In-vitro diagnostic devices are widely used. Useful diagnostic assay devices depend on biospecific affinity reactions for detecting, isolating, and/or separating cells, proteins, bacteria, viruses, nucleic acid sequences, and various other materials or compounds of interest. Many medical diagnostic tests require the detection, isolation, and/or measurement of specific compounds present in biological fluids such as blood, saliva, and urine.
Diagnostic tests can be conducted using a variety of devices, for example, electronic devices, biosensors, lateral flow devices, test strips, and test cards, among others. Often the necessary materials to conduct a test are provided in the form of a test kit, which may include a particular testing device. Some testing devices include the reagent or reagents necessary to perform a particular test. For other testing devices, the reagent(s) is obtained separately and used in connection with the testing device.
Substances which can be detected, measured, and/or isolated using an in-vitro diagnostic device include, for example, glucose; cholesterol; proteins, for example, various enzymes, such as amylase and creatine kinase; substances-of-abuse, for example, drugs regulated by law with respect to possession and use, such as methamphetamines; cells; bacteria; viruses; and nucleic acid sequences; among others. For example, pregnancy testing can be conducted using test strips to detect human chorionic gonadotropin (hCG). Such a test is described in U.S. Pat. Nos. 6,403,298 and 4,496,654. Also, diabetics and health care professionals use test strips for measuring blood glucose levels. U.S. Pat. No. 6,270,637 describes an electrochemical biosensor blood glucose test strip. Diagnostic testing, as described in U.S. Pat. No. 5,846,751, is used to detect helicobacter pylori bacterium in the human stomach to diagnose gastric disorders and duodenal ulcer disease. U.S. Pat. No. 6,645,731 describes the isolation of cancer cells from a biochemical matrix.
Lateral flow testing devices are commonly used.
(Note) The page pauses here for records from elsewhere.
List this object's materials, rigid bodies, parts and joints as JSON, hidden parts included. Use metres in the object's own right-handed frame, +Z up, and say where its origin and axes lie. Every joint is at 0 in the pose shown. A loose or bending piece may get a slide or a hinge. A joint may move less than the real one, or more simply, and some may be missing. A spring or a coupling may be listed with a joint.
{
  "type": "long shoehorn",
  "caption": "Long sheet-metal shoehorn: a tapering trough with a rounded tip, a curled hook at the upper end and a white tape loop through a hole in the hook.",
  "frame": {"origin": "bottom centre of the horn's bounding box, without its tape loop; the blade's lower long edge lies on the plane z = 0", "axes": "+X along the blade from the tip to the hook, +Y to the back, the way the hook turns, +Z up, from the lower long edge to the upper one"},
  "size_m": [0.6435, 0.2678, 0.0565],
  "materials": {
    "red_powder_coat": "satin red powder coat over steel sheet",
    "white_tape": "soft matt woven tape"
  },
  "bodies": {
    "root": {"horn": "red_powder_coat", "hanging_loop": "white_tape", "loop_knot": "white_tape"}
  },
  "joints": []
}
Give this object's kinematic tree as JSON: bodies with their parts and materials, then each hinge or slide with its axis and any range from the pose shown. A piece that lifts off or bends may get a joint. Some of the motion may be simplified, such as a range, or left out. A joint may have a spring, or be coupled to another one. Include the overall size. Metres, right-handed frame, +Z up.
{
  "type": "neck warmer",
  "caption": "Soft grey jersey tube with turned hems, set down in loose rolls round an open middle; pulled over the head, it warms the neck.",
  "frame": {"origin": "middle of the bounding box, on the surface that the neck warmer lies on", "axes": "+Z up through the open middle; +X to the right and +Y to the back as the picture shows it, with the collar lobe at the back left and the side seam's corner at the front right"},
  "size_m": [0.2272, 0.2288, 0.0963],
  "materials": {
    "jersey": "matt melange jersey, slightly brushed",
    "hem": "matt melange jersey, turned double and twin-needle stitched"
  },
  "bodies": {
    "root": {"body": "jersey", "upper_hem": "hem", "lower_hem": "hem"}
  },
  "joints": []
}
Typically, a lateral flow device includes a test strip, on which one or more reagents are present. To use the lateral flow testing device, a fluid sample is deposited onto the strip and migrates by capillary action along the strip where chemical reactions take place depending upon the presence or absence of the analyte in situ. Often, at least one reagent is included which manifests a detectable signal, for example a color change, in the presence of a minimal amount of the analyte of interest.
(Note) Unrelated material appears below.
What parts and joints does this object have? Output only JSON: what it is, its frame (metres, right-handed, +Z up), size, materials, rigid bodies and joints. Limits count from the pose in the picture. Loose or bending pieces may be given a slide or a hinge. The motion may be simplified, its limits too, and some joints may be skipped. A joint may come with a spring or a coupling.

To fabricate test strips, aqueous solutions containing a reagent, for example, enzymes or antibodies, are localized on a supporting layer, which is a solid material, such as membrane support, an electrochemical sensor, cellulose or paper. The reagents are selected as necessary or helpful in detection of the analyte in question. Typically, the reagent is placed on the membrane by spraying, coating, or striping and then dried.
Other diagnostic testing devices require the use of various aqueous reagents. The reagents are typically applied by pipette directly to the sample to be tested.
Reagents can be expensive. Therefore, waste of reagents is undesirable. Conventional preparation techniques for test strips, such as spraying, coating or striping, can result in loss of reagent. Additionally, it is difficult to control the amount of reagent on the test strip using conventional techniques. Further, aqueous reagents can be cumbersome to handle. Some reagents are unstable in aqueous form and may require specialized storage, such as refrigeration.
Magnetic particles that have been functionalized with specific chemical reactive moieties also are known for use as reagents in immunoassays. In these assays, biochemical complexes are separated and isolated based on magnetic properties. U.S. Pat. No. 6,120,856 refers to the use of ferro fluids in diagnostic techniques including imunoassays, cell separation, toxicity testing, food testing, and environmental analysis. U.S. Pat. No. 6,672,458 describes the uses of functionalized paramagnetic particles for the separation and isolation of nucleic acid (DNA and RNA) from amplification techniques. Following amplification the cells are lysed and specific nucleic acid sequences are complexed to the functionalized paramagnetic particles. The paramagnetic particles with the bound nucleic acid are separated from the remaining solution using the magnetic properties of the complex.
However, it has been difficult to control the concentration of the magnetic particles due to static effects on the glass and plastic containers used in conventional diagnostic techniques. Plastic containers made from polystyrene and polypropylene are know to retain a static charge. The static charge on test tubes and other components causes problems in dispensing quantitative amounts of particles due to particle attraction to plastic and glass surfaces.
Accordingly, it would be desirable to provide reagent compositions and diagnostic devices that minimize or eliminate the above problems.